Well, at the moment it's on a sideboard. I'm not sure if I really want to display that kind of thing. I'll probably put it somewhere out of the way. I'm glad to have it though. It's a horse.

Galena says: Your performance (although I don't know the character's age) comes across as very youthful in Blitz. Both in speech and physically. Compared to Game of Thrones where you seem so much more older and wiser, like a 1000 year old wizard or something (no, I don't know what I mean by that). How on earth did you do that?
I don't know about the 1000 year wizard, but I was trying to play the character in Blitz like a kid. A reckless, wild kid who's just eaten way too many sweets.

Dregel says: What question would you like to be asked for once?
What's your favourite colour? Like in the old '50s movie magazines. That was the height of the interrogation.

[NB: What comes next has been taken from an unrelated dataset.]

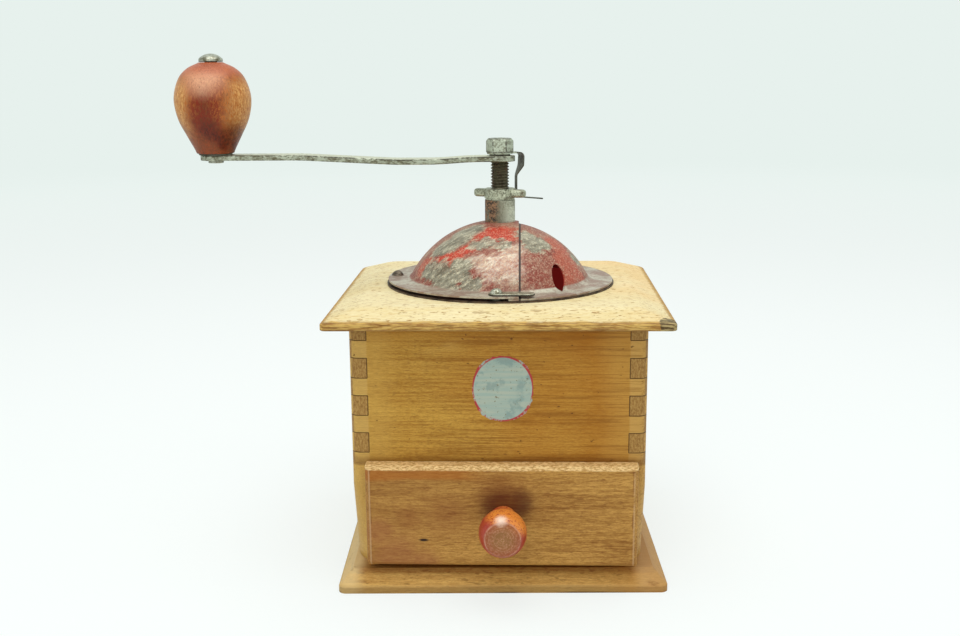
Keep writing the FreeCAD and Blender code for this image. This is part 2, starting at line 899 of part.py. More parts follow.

I've heard that some actors don't like to watch their projects, that once they act in it their part is finished... Are you the same, or do you like to watch your projects? If so, do you find you critique yourself, or are you able to sit back and enjoy the film/show?
I will watch them, but not while we're shooting it unless I feel like I needed to. I will watch them once or twice maybe, but I am pretty harsh on myself so I'm probably better off not doing that, and I generally like to forget about them as soon as they're finished, try to put something decent into it and then just forget about it.

Thanks for the questions, folks, goodbye!